Football is one enormous cliche. But ‘footballer type’ cliches are some of the most entertaining. For example, John Terry or Jaap Stam? Commanding. Lee Cattermole or Ryan Shawcross? Committed. Ian Woan’s left foot? Cultured.


As ground-breaking research has shown, women who give birth to professional footballers are blessed with one of about 20 or so different womb ‘moulds’. Consequently, every footballer on earth is spewed into one neatly-labelled category - a quivering jelly of cultured, committed or commanding flesh and bones.


Xavi’s mould? Diminutive. But who else can say they were set with this mould? Ignoring two obvious examples, in Diego Maradona and Romario, we remember here a few players even shorter than Senor Hernandez himself.


Gianfranco Zola

No less obvious than the two geniuses mentioned above, perhaps. But at 5ft 6in, no list of little legends would be complete without the tiny Italian. Zola arrived in England in November 1996, for a £4.5m fee and with his creative reputation already well established. He left Stamford Bridge a hero some seven years and 59 goals later.


His time in England is remembered for two very special goals - an audacious backheel flick against Norwich in the FA Cup, and a wonderful piece of control followed by a whipped near-post finish past Ian Walker, to beat England 1-0 at the old Wembley Stadium.


Kevin Phillips

Considering what he achieved at the club over the next six years, it’s quite unbelievable that Sunderland paid just £325k for the 5ft 6in Kevin Phillips in 1997. In his first season, he scored 29 league goals en route to the famous 4-4 First Division playoff final classic against Charlton. 23 goals in just 26 league appearances the next year launched Sunderland into the Premier League and earned him an England call-up to boot.

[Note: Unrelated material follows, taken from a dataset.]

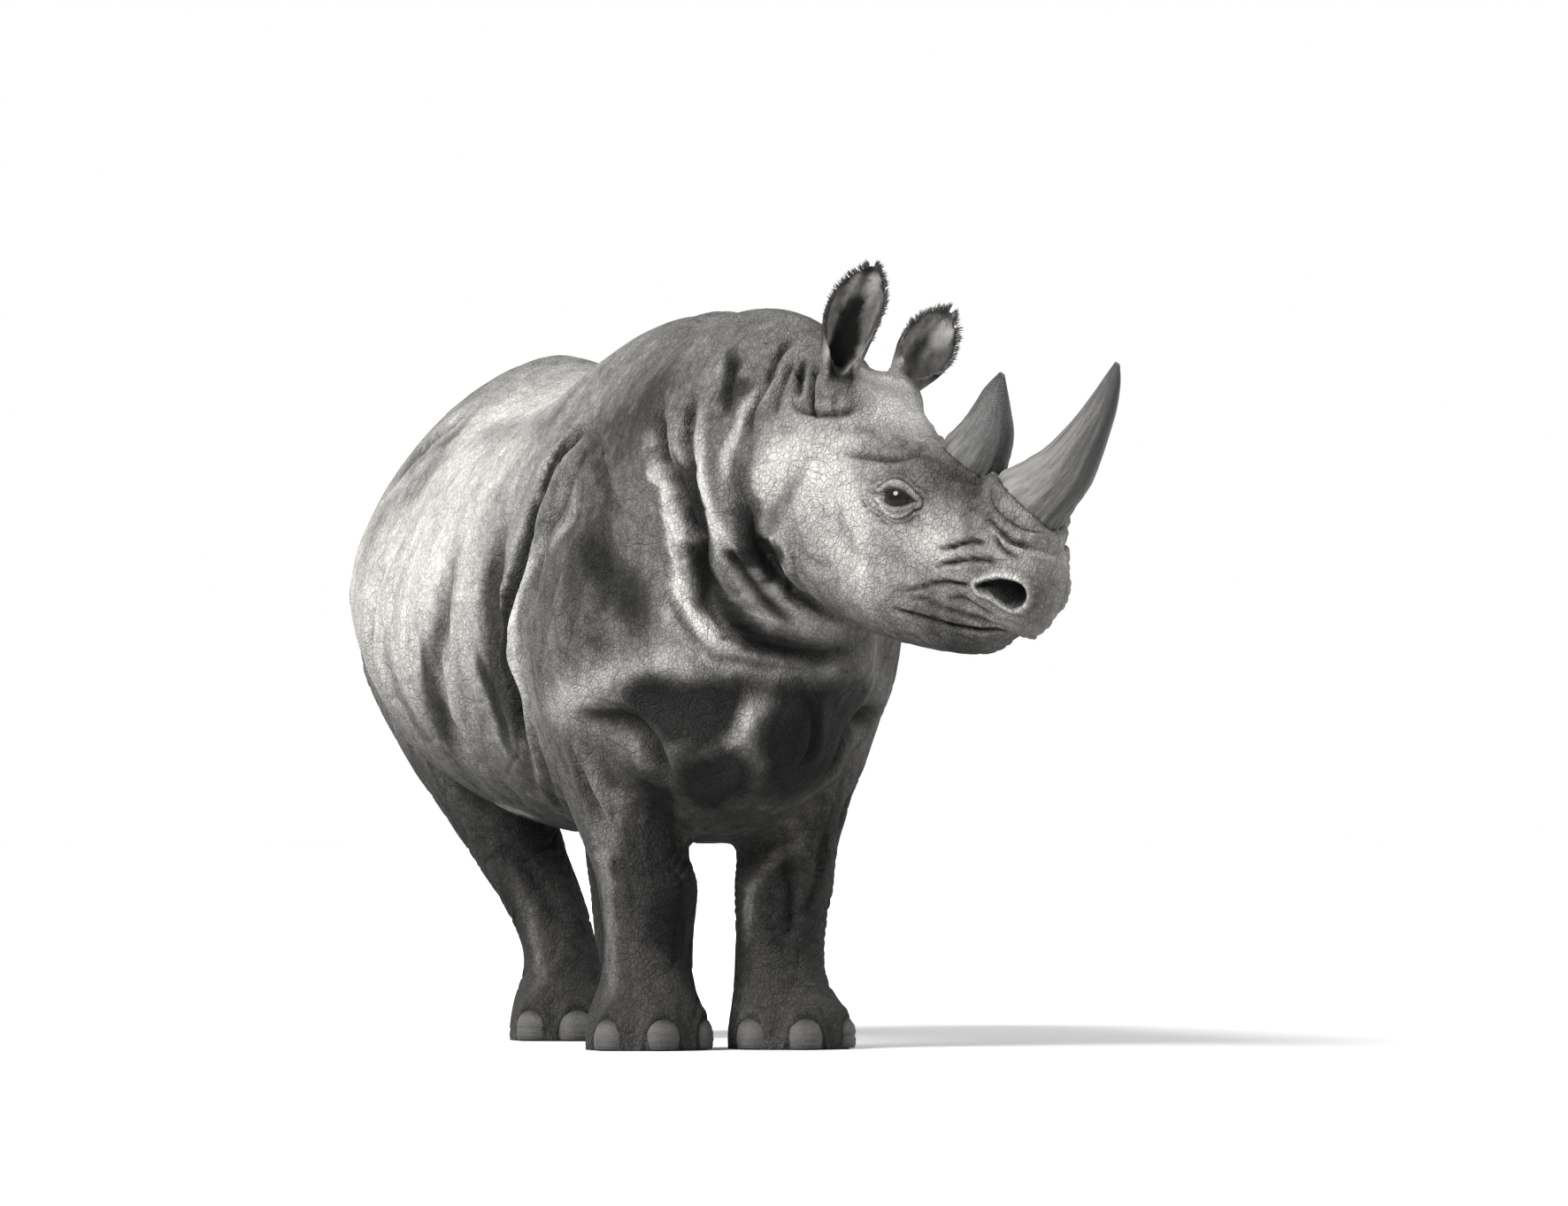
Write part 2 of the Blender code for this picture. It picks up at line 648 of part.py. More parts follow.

Despite Rodney Marsh famously saying Phillips would struggle to score half a dozen, his prolific partnership with Niall Quinn went into overdrive in the 1999/00 season. 30 goals in his maiden Premier League year earned him Europe’s golden boot, and he ended up with more than one in two for the Wearside club.


Astonishing really, and eight England caps was an insult to a wonderful goalscorer.


Javier Saviola

I confess that there’s little more than nostalgia in this one. But fans of Championship Manager games from the early noughties will remember Javier ‘The Rabbit’ Saviola fondly. El Conejo was a phenomenon in his native Argentina by the age of just 19. In three years, he scored 45 goals in 86 appearances for River Plate, picking up two league titles as well as Argentine scorer of the year, player of the year and South American player of the year accolades.


In the summer of 2001, he was an integral part of Jose Pekerman’s Argentina side that won the Under 20 World Cup on home soil. How integral? 11 goals (5 more than anyone else) landed him the golden shoe, as well as the golden ball for player of the tournament. A big money move to Barcelona was sealed shortly after the tournament but, despite notching up 49 goals for the Catalan giants, it was a mixed experience at the Camp Nou.


Aged 33, he now plies his trade in Serie A with Hellas Verona.